### Work instructions:
Only the lines from the line that has "imported = [obj" through the line that has "c in cad_box])" should be reproduced, exactly and with both ends kept.

** begin Data extract **

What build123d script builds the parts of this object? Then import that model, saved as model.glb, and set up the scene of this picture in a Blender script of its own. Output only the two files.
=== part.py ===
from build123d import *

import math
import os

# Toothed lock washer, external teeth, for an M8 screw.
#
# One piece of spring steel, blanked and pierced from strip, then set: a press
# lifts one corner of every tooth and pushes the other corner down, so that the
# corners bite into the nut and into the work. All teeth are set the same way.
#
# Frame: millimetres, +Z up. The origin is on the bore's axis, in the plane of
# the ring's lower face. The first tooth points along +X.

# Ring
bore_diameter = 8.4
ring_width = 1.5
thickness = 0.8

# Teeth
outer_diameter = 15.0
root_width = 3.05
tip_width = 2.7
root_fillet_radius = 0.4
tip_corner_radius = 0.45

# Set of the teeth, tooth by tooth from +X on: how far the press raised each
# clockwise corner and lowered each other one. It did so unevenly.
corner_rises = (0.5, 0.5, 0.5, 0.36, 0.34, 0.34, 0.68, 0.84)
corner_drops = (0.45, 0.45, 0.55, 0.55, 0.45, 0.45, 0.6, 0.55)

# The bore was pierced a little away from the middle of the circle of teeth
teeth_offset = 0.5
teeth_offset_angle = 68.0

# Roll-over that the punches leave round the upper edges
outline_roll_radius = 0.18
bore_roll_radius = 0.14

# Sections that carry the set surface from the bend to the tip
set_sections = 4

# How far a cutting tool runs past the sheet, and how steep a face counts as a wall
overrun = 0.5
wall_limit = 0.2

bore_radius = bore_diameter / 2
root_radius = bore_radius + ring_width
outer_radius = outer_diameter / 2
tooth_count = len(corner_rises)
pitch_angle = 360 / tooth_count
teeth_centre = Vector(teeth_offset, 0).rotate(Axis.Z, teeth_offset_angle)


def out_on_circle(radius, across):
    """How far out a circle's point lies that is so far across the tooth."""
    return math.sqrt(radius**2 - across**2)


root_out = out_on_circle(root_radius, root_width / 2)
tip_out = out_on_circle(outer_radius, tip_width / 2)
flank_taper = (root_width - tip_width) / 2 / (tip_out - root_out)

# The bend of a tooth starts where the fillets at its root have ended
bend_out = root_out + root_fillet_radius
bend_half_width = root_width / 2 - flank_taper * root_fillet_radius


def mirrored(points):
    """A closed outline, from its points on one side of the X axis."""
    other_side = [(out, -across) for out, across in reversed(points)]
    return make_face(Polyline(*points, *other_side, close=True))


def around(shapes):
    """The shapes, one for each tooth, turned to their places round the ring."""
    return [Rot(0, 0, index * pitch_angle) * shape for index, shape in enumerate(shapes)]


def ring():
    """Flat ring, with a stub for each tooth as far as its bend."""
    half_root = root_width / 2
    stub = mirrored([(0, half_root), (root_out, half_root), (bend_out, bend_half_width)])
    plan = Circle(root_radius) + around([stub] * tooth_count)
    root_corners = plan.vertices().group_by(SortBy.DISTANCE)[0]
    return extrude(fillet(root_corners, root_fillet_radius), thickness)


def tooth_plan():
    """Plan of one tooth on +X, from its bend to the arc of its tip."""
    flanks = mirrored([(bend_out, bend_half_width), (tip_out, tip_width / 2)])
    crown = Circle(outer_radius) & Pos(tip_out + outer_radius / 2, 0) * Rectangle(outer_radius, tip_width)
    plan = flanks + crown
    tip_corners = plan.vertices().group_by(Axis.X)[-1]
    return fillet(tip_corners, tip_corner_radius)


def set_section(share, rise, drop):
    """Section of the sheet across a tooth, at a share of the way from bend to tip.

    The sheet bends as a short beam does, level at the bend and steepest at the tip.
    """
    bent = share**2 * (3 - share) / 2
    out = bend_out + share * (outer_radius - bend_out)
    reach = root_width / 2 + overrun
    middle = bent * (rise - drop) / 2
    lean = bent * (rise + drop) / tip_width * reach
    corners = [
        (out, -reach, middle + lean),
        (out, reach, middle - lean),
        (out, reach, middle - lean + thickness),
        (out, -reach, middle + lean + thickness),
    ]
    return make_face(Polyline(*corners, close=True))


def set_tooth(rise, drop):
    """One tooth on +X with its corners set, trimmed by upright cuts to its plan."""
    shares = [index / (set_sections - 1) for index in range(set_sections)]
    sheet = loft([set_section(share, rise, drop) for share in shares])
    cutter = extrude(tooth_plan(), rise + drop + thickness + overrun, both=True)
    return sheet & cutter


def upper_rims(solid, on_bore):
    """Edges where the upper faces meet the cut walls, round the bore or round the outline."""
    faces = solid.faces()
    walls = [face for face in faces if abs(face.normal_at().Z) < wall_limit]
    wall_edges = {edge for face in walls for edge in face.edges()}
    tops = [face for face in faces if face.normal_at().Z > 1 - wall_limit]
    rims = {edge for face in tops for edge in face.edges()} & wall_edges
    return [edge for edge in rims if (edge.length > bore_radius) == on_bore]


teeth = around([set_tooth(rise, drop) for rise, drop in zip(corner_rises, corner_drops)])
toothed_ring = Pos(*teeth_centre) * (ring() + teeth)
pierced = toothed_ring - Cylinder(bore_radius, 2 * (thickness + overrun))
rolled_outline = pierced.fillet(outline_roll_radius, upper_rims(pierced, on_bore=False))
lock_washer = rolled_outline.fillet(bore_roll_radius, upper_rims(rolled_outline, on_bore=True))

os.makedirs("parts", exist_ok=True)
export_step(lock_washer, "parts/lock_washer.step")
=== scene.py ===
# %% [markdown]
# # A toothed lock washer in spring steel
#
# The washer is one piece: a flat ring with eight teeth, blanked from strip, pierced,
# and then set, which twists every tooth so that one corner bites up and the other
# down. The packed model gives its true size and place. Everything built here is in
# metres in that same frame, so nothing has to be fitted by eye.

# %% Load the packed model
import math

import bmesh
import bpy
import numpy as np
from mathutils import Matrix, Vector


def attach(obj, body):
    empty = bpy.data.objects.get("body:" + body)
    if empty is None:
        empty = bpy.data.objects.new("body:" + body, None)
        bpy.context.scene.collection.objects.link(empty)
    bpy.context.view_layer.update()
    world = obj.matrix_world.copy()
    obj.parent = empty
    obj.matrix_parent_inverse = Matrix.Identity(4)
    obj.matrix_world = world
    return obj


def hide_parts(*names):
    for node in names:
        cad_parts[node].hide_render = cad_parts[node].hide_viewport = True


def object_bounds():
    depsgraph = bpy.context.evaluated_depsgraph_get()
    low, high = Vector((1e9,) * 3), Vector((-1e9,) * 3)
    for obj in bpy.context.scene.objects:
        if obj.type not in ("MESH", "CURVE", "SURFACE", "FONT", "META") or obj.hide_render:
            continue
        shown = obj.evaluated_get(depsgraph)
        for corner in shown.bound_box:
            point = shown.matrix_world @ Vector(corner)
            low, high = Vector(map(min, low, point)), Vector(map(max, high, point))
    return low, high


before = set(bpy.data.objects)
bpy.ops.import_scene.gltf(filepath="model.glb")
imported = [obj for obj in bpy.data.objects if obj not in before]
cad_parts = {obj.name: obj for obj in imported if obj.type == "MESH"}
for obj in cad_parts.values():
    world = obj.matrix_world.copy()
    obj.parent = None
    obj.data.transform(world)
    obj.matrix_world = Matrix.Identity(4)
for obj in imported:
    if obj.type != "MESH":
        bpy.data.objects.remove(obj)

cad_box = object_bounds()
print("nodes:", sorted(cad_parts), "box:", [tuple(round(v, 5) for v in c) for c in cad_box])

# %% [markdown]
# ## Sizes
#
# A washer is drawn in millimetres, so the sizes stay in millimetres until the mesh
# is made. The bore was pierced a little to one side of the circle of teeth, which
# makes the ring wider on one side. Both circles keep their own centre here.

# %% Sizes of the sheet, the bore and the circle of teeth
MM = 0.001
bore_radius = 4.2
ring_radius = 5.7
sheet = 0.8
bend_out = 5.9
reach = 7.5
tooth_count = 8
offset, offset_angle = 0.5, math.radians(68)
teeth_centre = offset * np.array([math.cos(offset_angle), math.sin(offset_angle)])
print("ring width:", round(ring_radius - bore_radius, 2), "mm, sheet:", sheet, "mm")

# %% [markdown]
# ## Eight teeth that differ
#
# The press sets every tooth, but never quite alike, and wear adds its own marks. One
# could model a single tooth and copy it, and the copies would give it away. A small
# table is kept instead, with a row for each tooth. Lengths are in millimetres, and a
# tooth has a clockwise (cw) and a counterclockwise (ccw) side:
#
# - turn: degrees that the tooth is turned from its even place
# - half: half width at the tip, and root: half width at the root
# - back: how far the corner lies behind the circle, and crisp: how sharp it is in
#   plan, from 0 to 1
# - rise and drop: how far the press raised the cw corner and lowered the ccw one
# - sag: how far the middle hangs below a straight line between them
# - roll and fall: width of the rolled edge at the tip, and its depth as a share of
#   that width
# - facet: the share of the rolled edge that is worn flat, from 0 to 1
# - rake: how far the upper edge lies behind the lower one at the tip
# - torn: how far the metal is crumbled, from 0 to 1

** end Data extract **

### The solution:
imported = [obj for obj in bpy.data.objects if obj not in before]
cad_parts = {obj.name: obj for obj in imported if obj.type == "MESH"}
for obj in cad_parts.values():
    world = obj.matrix_world.copy()
    obj.parent = None
    obj.data.transform(world)
    obj.matrix_world = Matrix.Identity(4)
for obj in imported:
    if obj.type != "MESH":
        bpy.data.objects.remove(obj)

cad_box = object_bounds()
print("nodes:", sorted(cad_parts), "box:", [tuple(round(v, 5) for v in c) for c in cad_box])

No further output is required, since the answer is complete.